From John Kessler, a dining columnist for Chicago Magazine: “Linguist Dan Jurafsky, working with a team from Carnegie Mellon University, entered data from 650,000 menu items and found a strong correlation between language and price. Words like “exotic” and “spices” raise the price of a dish, as does any mention of an ingredient’s provenance.”
“Jurafsky et al found that midpriced chain restaurants are far more likely to use mushy “linguistic filler” words like savory, delightful, zesty, rich, tangy, fluffy, juicy, colorful, chunky and moist. This language attempts to conceal the fact that these cheaper dishes lack ingredients of actual value. When you move down the food chain from midrange to everyday, inexpensive restaurants, the menus begin to promise real bacon bits, genuine whipped cream, and fresh spinach, displaying what linguists call “status anxiety.” Expensive restaurants show no such anxiety: The cream comes from a cow.”

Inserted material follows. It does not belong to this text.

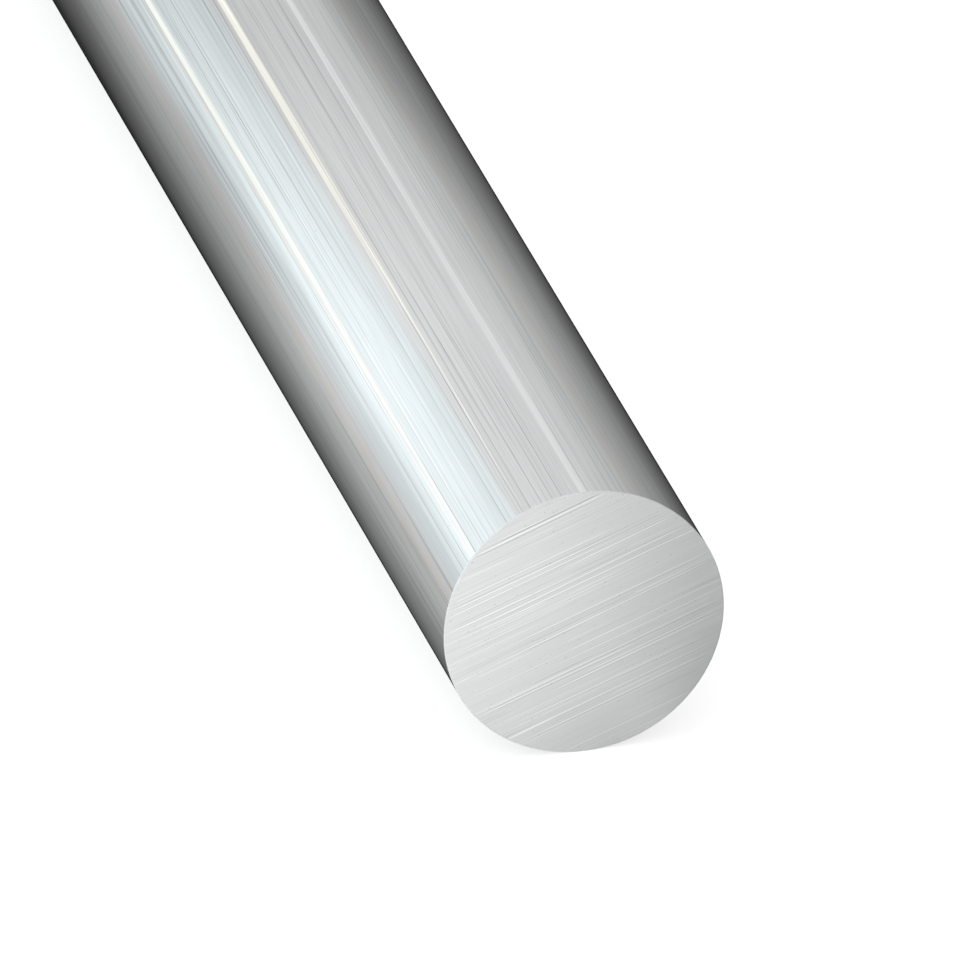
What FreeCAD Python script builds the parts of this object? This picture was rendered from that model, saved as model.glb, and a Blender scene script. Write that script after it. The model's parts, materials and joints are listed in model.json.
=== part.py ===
import FreeCAD, Part
import os

# Round metal bar: one piece of solid stock with a square sawn cut at each end.
# Lengths are in millimetres. +X runs along the bar and +Z is up.
# The origin is on the floor, under the middle of the bar.

# Driving dimensions
bar_diameter = 25.0
bar_length = 300.0
edge_break = 0.1  # the burr taken off round each sawn face, at 45 degrees

# Places that follow from them
bar_radius = bar_diameter / 2
axis_height = bar_radius  # the bar lies on its lowest line, at z = 0
start_x = -bar_length / 2

ALONG = FreeCAD.Vector(1, 0, 0)


def section():
    """The round section, as a flat face square to the bar at its first end."""
    centre = FreeCAD.Vector(start_x, 0, axis_height)
    circle = Part.Circle(centre, ALONG, bar_radius)
    return Part.Face(Part.Wire(circle.toShape()))


def sawn_blank():
    """The section drawn out to length, with sharp edges as the saw leaves them."""
    return section().extrude(ALONG * bar_length)


def rim_edges(blank):
    """The round edge of each sawn face, which is every closed circle on the blank."""
    return [edge for edge in blank.Edges if isinstance(edge.Curve, Part.Circle)]


def round_bar():
    """The whole bar, with the burr taken off both rims."""
    blank = sawn_blank()
    return blank.makeChamfer(edge_break, rim_edges(blank))


os.makedirs("parts", exist_ok=True)
round_bar().exportStep("parts/round_bar.step")
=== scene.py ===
"""Round metal bar: a solid drawn bar with two square sawn ends, in a plain studio."""

import json
import math

import bpy
import numpy as np
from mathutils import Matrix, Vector


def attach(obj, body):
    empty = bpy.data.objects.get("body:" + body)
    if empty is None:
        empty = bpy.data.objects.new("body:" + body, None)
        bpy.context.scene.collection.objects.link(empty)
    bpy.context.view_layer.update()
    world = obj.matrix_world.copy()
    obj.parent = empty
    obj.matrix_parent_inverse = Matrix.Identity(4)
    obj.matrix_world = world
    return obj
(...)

“In the 1940s and 1950s, so-called Southern restaurants enjoyed a wave of popularity across the country. Menus from the period codified many typically American dishes, such as fried chicken and barbecue pork, as Southern. They also engaged in the worst kind of racial stereotyping. Images of mammies and men who bore more than a little resemblance to Uncle Remus appeared on menus as far away as Los Angeles. White diners at these restaurants could feel superior to Southerners yet also enjoy the benefits of the unequal power structure through the nostalgia hiding just beneath the folksy surface. I can’t help but wonder if it correlates to the popularity of Gone with the Wind, released as a blockbuster film in 1939. It seems that mere mention of the word “Southern” presents an excuse to engage in racial stereotyping. Perhaps the 1954 Brown vs. the Board of Education decision also gave fuel to this trend.”